Mobile Metal Ion  (MMI) geochemical surveys were completed over two areas on the property during the period.  Results from the western grid outlined a very strong multi station, multi line zinc anomaly. This anomaly is west of a previous drill hole (best intersection 0.91 metres of 1.56% copper) and continues to the west-northwest.  Copper, cadmium and lead are anomalous but not as intense or as continuous as the zinc anomaly.  The zinc anomaly outlined is a strong, unambiguous geochemical anomaly overlying a rhyolite breccia tuff horizon that has been shown to contain VMS mineralization.   It is a priority drill target with good potential of intersecting VMS mineralization. Two diamond drill holes, NQ diameter or larger, are recommended to test the anomaly. 

Analyses of samples from the eastern grid were less clear. No significant anomalies are apparent from this work.  The results from the sampling program on the western grid indicate the MMI system works in this terrain.  Further geochemical surveys are recommended to cover additional targets on the claims.   

The Company is pursuing joint venture participation in the Shallow River Project.

CORPORATE, FINANCE AND INVESTOR RELATIONS ACTIVITIES

The Company has working capital of approximately $26,946 and is pursuing additional financing.  During the year the Company received proceeds of  $844,611 which financed the acquisition and exploration costs associated with the properties. 

The Company is aggressively continuing with investigations on the Temagami Diamond Claim projects.  The most recent information and proprietary data is being presented to several companies active or interested in acquiring diamond exploration  projects.  The goal is to secure Option/Joint Venture agreements and to pursue additional funding for continued advancement of its properties. 

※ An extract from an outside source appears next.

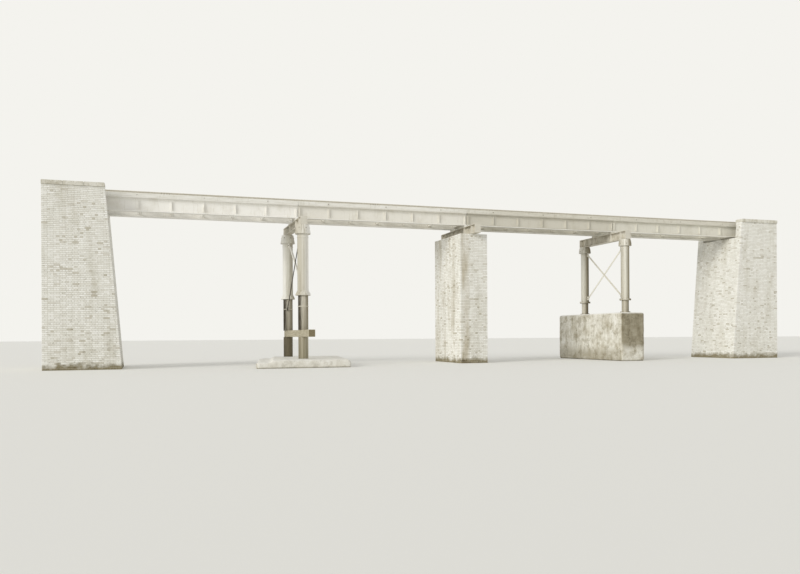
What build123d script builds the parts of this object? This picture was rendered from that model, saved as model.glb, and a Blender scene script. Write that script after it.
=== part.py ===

The Company completed the acquisition of 120 claim units comprising the Temagami North project, Larder Lake Mining Division of Ontario.  The purchase price for the claims was by a cash payment of  $50,000 (paid) and the issuance of 200,000 common shares of the capital stock of Tres-Or (issued).  Subsequent to the year end, Tres-Or entered into a Letter of Intent with Rock Resources Inc. (“Rock”) whereby Rock could earn a two thirds interest in 104 claim units for cash payments totaling $30,000, issuing 100,000 common shares of the capital of Rock and expending $300,000 in exploration by November 2003. 

Tres-Or will be the Operator of the Temagami North Option and will charge a 10% management fee on exploration expenditures.   In addition Rock subscribed for 290,000 common shares of Tres-Or at $0.35 by way of a private placement.

During the period, the Company completed a non-brokered private placement of 983,000 units (490,000 being flow-through units) of the Company at $0.25 per unit.  Each unit consists of one common share and one non-transferable share purchase warrant.  Each share purchase warrant can be exercised to acquire one common share of the Company for a period of one year at an exercise price of $0.50 per share.  Proceeds from the financing will be used for general working capital, and for the acquisition and exploration of the Temagami Diamond Claims, located in the Sudbury and Larder Lake Mining Divisions of Ontario.

 

Warrants exercised during the period include a total of 958,000 warrants for net proceeds to the Company of $95,800.  In addition, a total of 750,000 flow-through warrants were exercised for net proceeds to the Company of $112,500.

Subsequent to the year end, Tres-Or entered into a Purchase Agreement to acquire a 100% interest in 1,626 claim units in the Temagami area for a cash payment of $150,000 and the issuance of 300,000 common shares of the capital stock of Tres-Or.  The claims a re subject to a 2.5% NSR.  Tres-Or has an option to purchase 1% of the NSR for $1.0 million and has a first right to purchase the remaining 1.5% NSR.   

On March 5, 2002, Tres-Or entered into a Letter Agreement with Rhonda Corporation (“Rhonda”), whereby  Rhonda could earn up to 50% interest in 1,626 Temagami diamond claim units (Temagami Option).  On signing of the agreement, Rhonda paid $65,000 and on Exchange approval will issue 200,000 common shares of Rhonda and incur a total of $4.5 million in exploration expenditures over 3.5 years.  Rhonda shall make semi-annual property payments totaling $225,000.  Tres-Or   will be the Operator and will charge a 15% management fee on exploration expenditures.  

In addition Rhonda subscribed for 300,000 units of Tres-Or at $0.35 by way of a private placement.  Each unit will consist of one common share of Tres-Or and a share purchase warrant entitling Rhonda to purchase one additional common share at $0.50 per share until March 5, 2003. 

The Company does not have any investor relations contracts.  Investor relations is managed by the Directors and includes daily contact with shareholders and attendance at industry conferences and trade shows.  Other investor relations activities include maintaining the Company’s web site, preparation and dissemination of documentation packages.

 

Liquidity and solvency:

The financial statements presented in Schedule A, have been prepared on a going concern basis which assumes that the Company will be able to realize its assets and discharge its liabilities in the normal course of business for the foreseeable future.  The continuing operations of the company are dependent upon its ability to raise adequate financing, secure substantial option or joint venture partnerships and to advance project opportunities to viable operations in the future.

 

ANNUAL AND EXTRAORDINARY GENERAL MEETING

The annual  and extraordinary general meeting of Tres-Or Resources Ltd. will be held on Monday, August 12, 2002 at Suite 1525 - 625 Howe Street, Vancouver, British Columbia.